After months of military buildup and brinkmanship on Ukraine’s border, Russia is ratcheting up pressure on its ex-Soviet neighbor, threatening to destabilize Europe and draw in the United States.
Russia has been tightening its military grip around Ukraine since last year, amassing tens of thousands of troops, equipment and artillery on the country’s doorstep. The aggression has sparked warnings from US intelligence officials that a Russian invasion could be imminent.
In recent weeks, whirlwind diplomatic efforts to diffuse tensions failed to reach a conclusion.
Moscow has repeatedly denied it is planning an assault, insisting instead that NATO support for Ukraine constitutes a growing threat on Russia’s western flank. An escalation in shelling in eastern Ukraine and a vehicle blast in separatist-held Donbas has heightened fears that Moscow could be stoking the violence to justify an invasion.
The escalation in the years-long conflict between Russia and Ukraine has triggered the greatest security crisis on the continent since the Cold War, raising the specter of a dangerous showdown between Western powers and Moscow.
So how did we get here? The picture on the ground is shifting rapidly, but here’s a breakdown of what we know.

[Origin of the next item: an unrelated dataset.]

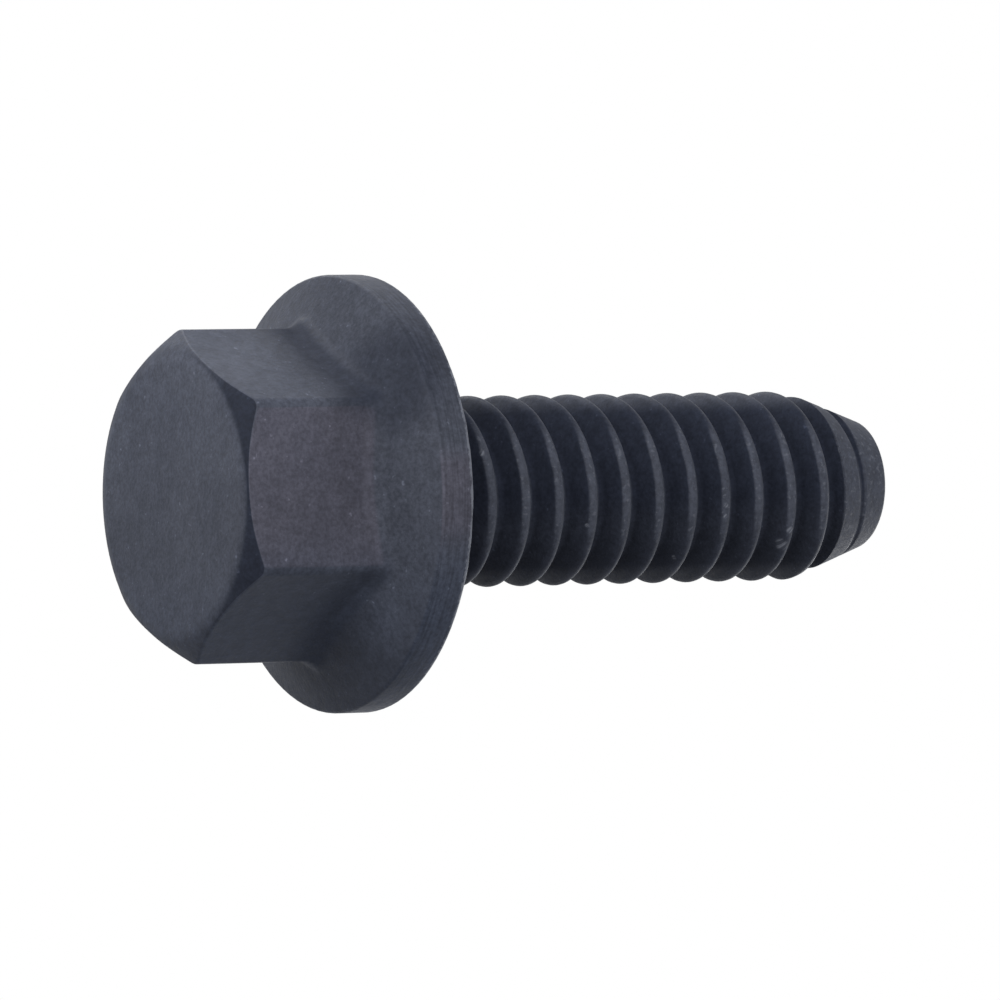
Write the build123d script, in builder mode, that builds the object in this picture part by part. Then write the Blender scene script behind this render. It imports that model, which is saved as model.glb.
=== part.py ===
from build123d import *
import math
import os

# A hexagon flange bolt, 1/4 inch by 20 threads per inch and 3/4 inch long, cold headed
# from one piece of steel with its thread rolled. Millimetres, +Z towards the point.
# The origin is the centre of the bearing face, the plane that clamps the work.
# The bolt stands on its flat head top, so the head lies below the origin.

# Head
across_flats = 9.4
corner_round = 0.4
head_height = 7.0
head_chamfer = math.radians(35)
head_flat_radius = 4.55
hexagon_foot_fillet = 0.35

# Flange, a washer forged in one with the head
flange_radius = 7.05
rim_height = 1.2
rim_round = 0.1
flange_slope = math.radians(24.5)
bearing_edge_chamfer = 0.12

# Shank
length = 18.85
major_radius = 3.1
neck_radius = 2.74
neck_length = 0.9
neck_bevel = 0.4
point_start = 16.0
point_end_radius = 2.08
point_edge_round = 0.2

# Thread: right hand, 60 degree flanks, with a flat crest and a flat root
pitch = 1.27
root_radius = 2.39
root_width = 0.2
flank = math.radians(30)
thread_start = 1.5

# The groove is cut in stretches of whole turns, by cutters that stand proud of the crests,
# and at its start it rises out of the metal in a run-out
stretch_turns = 5
stretch_count = 3
cutter_proud = 0.1
runout_turns = 0.6
runout_rise = 0.5


def groove_cutter(start, turns, first_radius, last_radius):
    """A solid that fills the thread groove, from +X at height start, on a cone if its radii differ."""
    height = turns * pitch
    slope = math.atan((last_radius - first_radius) / height)
    depth = major_radius + cutter_proud - root_radius
    half_root = root_width / 2
    half_mouth = half_root + depth * math.tan(flank)
    with BuildPart() as cutter:
        with BuildLine() as path:
            # a conical helix takes its pitch along the slant of its cone
            Helix(
                pitch=pitch / math.cos(slope),
                height=height,
                radius=first_radius,
                center=(0, 0, start),
                cone_angle=math.degrees(slope),
            )
        with BuildSketch(Plane((first_radius, 0, start), x_dir=(1, 0, 0), z_dir=(0, -1, 0))):
            with BuildLine():
                Polyline(
                    (0, half_root),
                    (0, -half_root),
                    (depth, -half_mouth),
                    (depth, half_mouth),
                    close=True,
                )
            make_face()
        sweep(path=path.line, is_frenet=True)
    return cutter.part


# Hexagon: a six-sided bar with rounded corners, its top end kept to a chamfered disc
corner_radius = across_flats / math.sqrt(3)
chamfer_drop = (corner_radius - head_flat_radius) * math.tan(head_chamfer)

with BuildPart() as hexagon:
    with BuildSketch(Plane.XY.offset(-head_height)):
        RegularPolygon(radius=across_flats / 2, side_count=6, major_radius=False)
    extrude(amount=head_height - rim_height)
    fillet(hexagon.edges().filter_by(Axis.Z), radius=corner_round)
    with BuildSketch(Plane.XZ):
        with BuildLine():
            Polyline(
                (0, -head_height),
                (head_flat_radius, -head_height),
                (corner_radius, -head_height + chamfer_drop),
                (corner_radius, 0),
                (0, 0),
                close=True,
            )
        make_face()
    revolve(axis=Axis.Z, mode=Mode.INTERSECT)

# Thread cutters: the full groove in stretches, then the run-out that leads into it
full_groove = [
    groove_cutter(thread_start + i * stretch_turns * pitch, stretch_turns, root_radius, root_radius)
    for i in range(stretch_count)
]
runout_start = thread_start - runout_turns * pitch
runout = groove_cutter(runout_start, runout_turns, root_radius + runout_rise, root_radius)
runout = runout.rotate(Axis.Z, -360 * runout_turns)

# The bolt: one turned blank for flange and shank, joined to the hexagon, then threaded.
# The cone of the flange runs on inside the hexagon, and the hexagon's corners meet it highest.
flange_foot = -rim_height - (flange_radius - head_flat_radius) * math.tan(flange_slope)
corner_foot = -rim_height - (flange_radius - corner_radius) * math.tan(flange_slope)

with BuildPart() as flange_bolt:
    with BuildSketch(Plane.XZ):
        with BuildLine():
            Polyline(
                (0, flange_foot),
                (head_flat_radius, flange_foot),
                (flange_radius, -rim_height),
                (flange_radius, 0),
                (neck_radius, 0),
                (neck_radius, neck_length),
                (major_radius, neck_length + major_radius - neck_radius),
                (major_radius, point_start),
                (point_end_radius, length),
                (0, length),
                close=True,
            )
        make_face()
    revolve(axis=Axis.Z)
    rings = flange_bolt.edges().filter_by(GeomType.CIRCLE).group_by(Axis.Z)
    rim_front = rings[1]
    bearing_rings = rings[2].sort_by(SortBy.RADIUS)
    chamfer(bearing_rings.first, length=neck_bevel)
    chamfer(bearing_rings.last, length=bearing_edge_chamfer)
    fillet(rim_front, radius=rim_round)
    fillet(rings[-1], radius=point_edge_round)
    add(hexagon.part)
    hexagon_foot = flange_bolt.edges().filter_by_position(Axis.Z, flange_foot, corner_foot)
    fillet(hexagon_foot - hexagon_foot.filter_by(GeomType.LINE), radius=hexagon_foot_fillet)
    add(full_groove + [runout], mode=Mode.SUBTRACT)

flange_bolt.part.label = "flange_bolt"
os.makedirs("parts", exist_ok=True)
export_step(flange_bolt.part, "parts/flange_bolt.step")
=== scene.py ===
import math

import bpy
from mathutils import Matrix, Vector


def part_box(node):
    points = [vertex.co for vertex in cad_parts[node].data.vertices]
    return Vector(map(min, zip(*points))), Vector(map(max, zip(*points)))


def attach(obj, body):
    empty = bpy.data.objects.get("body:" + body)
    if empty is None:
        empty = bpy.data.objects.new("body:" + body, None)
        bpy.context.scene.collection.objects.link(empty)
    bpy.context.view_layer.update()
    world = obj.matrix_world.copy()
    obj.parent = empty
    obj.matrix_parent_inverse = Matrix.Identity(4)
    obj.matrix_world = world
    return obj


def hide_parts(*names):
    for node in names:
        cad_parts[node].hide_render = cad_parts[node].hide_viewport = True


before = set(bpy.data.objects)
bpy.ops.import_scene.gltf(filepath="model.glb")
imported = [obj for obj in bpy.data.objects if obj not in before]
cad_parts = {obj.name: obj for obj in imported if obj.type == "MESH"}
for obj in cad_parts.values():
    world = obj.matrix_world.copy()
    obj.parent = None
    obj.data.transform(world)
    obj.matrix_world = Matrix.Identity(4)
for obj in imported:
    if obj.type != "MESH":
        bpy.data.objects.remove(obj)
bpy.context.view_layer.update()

head_top, point_end = (corner[2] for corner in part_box("flange_bolt"))
bpy.ops.object.select_all(action="DESELECT")


# ---------------------------------------------------------------------------------------
# The blank under the head. It is steel wire, cold headed, drawn down to a neck below the
# head and extruded to a tapered point, before any thread is on it.
# ---------------------------------------------------------------------------------------
mm = 0.001
around = 96

neck_radius = 2.74 * mm
neck_end = 0.9 * mm
thread_radius = 3.1 * mm
point_start = 16.0 * mm
point_radius = 2.08 * mm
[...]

What has set the stage for the conflict?
Ukraine was a cornerstone of the Soviet Union until it voted overwhelmingly for independence in 1991, a milestone that turned out to be a death knell for the failing superpower.
After the collapse of the Soviet Union, NATO pushed eastward, bringing into the fold most of the Eastern European nations that had been in the Communist orbit. In 2004, NATO added the former Soviet Baltic republics Estonia, Latvia and Lithuania. Four years later, it declared its intention to offer membership to Ukraine some day in the distant future — crossing a red line for Russia.

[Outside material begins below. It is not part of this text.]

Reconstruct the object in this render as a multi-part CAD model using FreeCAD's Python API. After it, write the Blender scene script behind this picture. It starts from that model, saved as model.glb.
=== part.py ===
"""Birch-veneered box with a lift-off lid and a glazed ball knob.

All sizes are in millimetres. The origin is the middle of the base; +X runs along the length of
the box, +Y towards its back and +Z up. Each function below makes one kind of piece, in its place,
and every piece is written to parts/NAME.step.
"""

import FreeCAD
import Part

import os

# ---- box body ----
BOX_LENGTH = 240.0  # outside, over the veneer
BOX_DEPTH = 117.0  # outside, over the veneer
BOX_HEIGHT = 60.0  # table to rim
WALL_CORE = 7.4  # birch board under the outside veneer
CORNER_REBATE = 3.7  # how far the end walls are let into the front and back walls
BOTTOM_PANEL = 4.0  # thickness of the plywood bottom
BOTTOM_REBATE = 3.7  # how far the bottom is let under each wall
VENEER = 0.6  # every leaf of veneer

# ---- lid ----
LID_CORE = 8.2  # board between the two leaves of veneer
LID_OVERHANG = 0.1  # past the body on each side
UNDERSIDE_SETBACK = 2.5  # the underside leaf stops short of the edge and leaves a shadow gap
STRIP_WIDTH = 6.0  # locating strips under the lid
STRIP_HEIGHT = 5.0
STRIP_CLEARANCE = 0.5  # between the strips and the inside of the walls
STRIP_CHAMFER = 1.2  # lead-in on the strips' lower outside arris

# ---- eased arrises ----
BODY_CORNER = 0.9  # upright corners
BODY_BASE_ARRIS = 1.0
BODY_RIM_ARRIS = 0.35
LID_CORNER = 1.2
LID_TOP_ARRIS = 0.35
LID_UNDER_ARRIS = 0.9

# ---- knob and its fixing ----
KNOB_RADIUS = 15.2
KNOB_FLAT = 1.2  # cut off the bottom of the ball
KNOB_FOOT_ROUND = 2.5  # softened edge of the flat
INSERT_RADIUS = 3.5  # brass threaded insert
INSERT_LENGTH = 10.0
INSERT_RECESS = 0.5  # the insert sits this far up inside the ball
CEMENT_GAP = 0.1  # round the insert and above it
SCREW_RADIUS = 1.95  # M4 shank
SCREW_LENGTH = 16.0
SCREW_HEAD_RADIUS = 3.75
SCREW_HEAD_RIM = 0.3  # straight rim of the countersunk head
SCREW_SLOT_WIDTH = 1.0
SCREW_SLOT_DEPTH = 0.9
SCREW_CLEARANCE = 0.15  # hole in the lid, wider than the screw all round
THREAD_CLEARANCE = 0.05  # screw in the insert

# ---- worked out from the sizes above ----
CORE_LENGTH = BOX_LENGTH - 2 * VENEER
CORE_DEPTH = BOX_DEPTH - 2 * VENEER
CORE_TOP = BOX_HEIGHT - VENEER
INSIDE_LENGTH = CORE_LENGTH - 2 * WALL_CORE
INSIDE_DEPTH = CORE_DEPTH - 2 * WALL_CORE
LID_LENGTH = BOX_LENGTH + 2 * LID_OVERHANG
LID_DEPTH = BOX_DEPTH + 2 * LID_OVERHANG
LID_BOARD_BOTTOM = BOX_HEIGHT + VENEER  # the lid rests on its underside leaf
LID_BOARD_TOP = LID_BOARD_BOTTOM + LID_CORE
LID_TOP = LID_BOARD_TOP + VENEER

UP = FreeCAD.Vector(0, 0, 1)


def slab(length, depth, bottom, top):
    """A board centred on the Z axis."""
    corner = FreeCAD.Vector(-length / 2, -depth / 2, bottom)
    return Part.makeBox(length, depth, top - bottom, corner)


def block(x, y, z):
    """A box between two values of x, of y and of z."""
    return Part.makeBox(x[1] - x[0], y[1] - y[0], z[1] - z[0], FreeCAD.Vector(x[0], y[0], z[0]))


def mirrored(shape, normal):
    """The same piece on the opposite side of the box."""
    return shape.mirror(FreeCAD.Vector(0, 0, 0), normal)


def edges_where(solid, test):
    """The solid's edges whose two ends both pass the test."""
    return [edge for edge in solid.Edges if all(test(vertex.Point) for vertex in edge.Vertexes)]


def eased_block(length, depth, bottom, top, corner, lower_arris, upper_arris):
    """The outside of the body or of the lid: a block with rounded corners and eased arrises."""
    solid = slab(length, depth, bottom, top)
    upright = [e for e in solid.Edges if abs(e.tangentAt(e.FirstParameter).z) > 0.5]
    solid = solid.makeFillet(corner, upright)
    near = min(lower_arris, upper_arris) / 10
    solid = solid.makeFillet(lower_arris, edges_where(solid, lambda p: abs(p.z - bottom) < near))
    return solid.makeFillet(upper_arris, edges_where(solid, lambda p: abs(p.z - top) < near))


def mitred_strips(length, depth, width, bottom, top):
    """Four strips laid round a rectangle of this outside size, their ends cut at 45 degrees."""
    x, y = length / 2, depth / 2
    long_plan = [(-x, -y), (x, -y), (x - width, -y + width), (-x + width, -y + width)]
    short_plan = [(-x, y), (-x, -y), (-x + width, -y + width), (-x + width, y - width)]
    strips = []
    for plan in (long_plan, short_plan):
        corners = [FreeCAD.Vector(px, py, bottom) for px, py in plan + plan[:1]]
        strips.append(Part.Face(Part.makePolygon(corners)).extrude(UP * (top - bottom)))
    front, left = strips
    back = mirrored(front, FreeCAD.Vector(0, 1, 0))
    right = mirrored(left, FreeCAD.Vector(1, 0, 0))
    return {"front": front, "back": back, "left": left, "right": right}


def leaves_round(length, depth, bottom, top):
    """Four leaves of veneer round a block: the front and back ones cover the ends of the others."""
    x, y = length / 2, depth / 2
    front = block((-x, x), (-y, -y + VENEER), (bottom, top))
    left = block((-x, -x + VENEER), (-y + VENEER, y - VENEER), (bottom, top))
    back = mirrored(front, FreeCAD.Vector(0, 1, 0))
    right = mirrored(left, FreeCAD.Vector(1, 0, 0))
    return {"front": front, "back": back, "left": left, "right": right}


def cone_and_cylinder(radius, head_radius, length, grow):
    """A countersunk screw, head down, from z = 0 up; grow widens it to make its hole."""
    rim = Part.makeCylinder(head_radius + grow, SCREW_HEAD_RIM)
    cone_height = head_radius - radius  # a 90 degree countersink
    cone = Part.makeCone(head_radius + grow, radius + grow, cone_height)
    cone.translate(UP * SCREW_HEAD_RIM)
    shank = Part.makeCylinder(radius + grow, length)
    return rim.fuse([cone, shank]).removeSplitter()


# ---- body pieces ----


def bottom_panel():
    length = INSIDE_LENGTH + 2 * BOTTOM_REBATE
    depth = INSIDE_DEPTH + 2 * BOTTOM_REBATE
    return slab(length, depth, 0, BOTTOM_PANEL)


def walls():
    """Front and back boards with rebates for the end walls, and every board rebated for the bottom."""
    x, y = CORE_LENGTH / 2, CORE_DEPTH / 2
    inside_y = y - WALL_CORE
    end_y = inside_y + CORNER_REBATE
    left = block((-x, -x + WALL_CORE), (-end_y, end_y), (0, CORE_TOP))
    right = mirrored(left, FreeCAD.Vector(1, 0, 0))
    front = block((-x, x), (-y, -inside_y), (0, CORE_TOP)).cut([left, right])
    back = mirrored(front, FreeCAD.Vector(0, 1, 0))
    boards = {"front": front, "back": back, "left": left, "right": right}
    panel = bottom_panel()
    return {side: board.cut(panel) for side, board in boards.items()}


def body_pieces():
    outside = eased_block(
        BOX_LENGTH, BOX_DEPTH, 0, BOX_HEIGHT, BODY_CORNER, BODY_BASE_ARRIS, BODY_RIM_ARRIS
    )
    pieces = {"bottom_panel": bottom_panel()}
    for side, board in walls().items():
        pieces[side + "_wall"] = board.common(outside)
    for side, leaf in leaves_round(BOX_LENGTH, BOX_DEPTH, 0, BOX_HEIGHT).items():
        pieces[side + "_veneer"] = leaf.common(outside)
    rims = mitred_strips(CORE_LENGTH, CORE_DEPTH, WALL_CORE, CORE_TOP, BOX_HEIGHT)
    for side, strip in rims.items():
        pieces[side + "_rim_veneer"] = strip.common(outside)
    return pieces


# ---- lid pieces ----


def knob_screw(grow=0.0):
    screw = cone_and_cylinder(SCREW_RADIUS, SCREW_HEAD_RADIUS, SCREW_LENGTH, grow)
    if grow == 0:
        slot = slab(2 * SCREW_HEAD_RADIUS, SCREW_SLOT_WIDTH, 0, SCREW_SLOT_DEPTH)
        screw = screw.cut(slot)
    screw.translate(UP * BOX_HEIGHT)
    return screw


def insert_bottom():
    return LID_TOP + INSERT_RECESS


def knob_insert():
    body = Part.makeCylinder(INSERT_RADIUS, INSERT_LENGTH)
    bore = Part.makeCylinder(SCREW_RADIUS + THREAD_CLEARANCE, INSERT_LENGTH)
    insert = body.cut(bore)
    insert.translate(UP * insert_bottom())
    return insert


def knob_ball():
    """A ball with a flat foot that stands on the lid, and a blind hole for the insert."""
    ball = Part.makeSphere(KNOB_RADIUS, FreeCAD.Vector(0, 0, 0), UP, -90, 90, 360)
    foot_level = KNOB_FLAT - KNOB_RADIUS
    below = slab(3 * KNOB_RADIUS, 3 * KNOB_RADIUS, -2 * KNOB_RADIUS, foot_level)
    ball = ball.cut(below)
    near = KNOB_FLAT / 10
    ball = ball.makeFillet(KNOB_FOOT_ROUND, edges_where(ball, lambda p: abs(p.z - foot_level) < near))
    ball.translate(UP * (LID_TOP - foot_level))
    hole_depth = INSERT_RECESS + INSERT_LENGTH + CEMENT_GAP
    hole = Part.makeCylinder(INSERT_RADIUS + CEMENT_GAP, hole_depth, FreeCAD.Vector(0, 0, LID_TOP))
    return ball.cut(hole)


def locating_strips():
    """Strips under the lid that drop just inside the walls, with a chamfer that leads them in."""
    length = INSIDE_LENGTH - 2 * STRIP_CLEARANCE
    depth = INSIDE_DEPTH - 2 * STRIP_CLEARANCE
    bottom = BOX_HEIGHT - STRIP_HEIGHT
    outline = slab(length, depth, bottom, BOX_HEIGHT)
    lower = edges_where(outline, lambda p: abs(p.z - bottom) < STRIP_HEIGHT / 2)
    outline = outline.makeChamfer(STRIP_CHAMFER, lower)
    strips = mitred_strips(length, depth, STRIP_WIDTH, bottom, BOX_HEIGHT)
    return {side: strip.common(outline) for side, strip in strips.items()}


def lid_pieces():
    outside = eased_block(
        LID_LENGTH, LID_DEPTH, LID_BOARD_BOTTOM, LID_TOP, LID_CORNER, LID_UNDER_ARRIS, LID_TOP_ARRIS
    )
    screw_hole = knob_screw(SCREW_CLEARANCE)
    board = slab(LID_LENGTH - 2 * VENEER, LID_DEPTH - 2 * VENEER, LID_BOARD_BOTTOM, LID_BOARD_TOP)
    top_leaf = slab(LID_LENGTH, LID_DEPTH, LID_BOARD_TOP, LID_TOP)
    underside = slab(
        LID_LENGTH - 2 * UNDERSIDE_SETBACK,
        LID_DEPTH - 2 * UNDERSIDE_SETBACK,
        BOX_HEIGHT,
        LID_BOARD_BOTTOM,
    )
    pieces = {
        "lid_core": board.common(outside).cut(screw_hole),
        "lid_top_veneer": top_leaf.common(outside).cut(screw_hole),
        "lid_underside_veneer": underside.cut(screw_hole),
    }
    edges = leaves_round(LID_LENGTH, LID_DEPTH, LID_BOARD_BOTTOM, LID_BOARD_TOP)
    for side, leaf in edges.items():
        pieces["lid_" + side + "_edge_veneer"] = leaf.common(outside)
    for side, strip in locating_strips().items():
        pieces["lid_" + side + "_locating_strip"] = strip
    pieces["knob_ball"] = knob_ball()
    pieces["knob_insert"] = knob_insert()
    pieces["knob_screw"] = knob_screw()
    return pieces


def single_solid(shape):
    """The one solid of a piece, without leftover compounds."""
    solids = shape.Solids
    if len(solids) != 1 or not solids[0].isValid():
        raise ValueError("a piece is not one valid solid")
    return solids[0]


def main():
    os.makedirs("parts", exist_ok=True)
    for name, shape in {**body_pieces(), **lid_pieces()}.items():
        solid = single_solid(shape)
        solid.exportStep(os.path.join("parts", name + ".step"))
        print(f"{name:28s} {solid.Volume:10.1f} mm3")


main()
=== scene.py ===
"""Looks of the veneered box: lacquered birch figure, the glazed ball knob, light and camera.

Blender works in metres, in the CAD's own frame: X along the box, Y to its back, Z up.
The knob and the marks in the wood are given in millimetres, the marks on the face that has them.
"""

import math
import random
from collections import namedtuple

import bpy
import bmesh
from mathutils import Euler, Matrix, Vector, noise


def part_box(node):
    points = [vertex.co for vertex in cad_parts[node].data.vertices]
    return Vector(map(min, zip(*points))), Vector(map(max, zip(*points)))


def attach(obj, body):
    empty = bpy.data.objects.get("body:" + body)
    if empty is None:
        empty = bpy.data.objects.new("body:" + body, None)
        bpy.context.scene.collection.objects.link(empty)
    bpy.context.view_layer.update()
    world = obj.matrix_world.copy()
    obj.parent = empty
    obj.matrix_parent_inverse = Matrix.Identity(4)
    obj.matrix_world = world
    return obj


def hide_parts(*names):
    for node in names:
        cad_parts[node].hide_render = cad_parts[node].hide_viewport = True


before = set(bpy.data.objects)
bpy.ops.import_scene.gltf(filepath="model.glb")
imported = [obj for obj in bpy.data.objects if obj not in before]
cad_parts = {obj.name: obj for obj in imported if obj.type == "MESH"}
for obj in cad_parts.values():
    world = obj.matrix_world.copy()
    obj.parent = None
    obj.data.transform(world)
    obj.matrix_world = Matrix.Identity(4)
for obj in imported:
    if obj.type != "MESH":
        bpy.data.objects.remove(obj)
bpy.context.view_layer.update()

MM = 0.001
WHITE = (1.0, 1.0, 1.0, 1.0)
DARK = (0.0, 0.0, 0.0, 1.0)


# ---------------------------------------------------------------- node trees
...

Russian President Vladimir Putin has indicated he sees NATO’s expansion as an existential threat, and the prospect of Ukraine joining the Western military alliance a “hostile act.” In interviews and speeches, he has emphasized his view that Ukraine is part of Russia, culturally, linguistically and politically. While some of the mostly Russian-speaking population in Ukraine’s east feel the same, a more nationalist, Ukrainian-speaking population in the west has historically supported greater integration with Europe. In an article penned in July 2021, Putin underlined their shared history, describing Russians and Ukrainians as “one people.”
Ukrainians, who in the last three decades have sought to align more closely with Western institutions, like the European Union and NATO, have pushed back against that notion. In early 2014, mass protests in the capital Kyiv forced out a Russia-friendly president after he refused to sign an EU association agreement.
Russia responded by annexing the Ukrainian peninsula of Crimea and fomenting a separatist rebellion in Ukraine’s east, which seized control of part of the Donbas region. Despite a ceasefire agreement in 2015, the two sides have not seen a stable peace, and the front line has barely moved since. Nearly 14,000 people have died in the conflict, and there are 1.5 million people internally displaced in Ukraine, according to the Ukrainian government.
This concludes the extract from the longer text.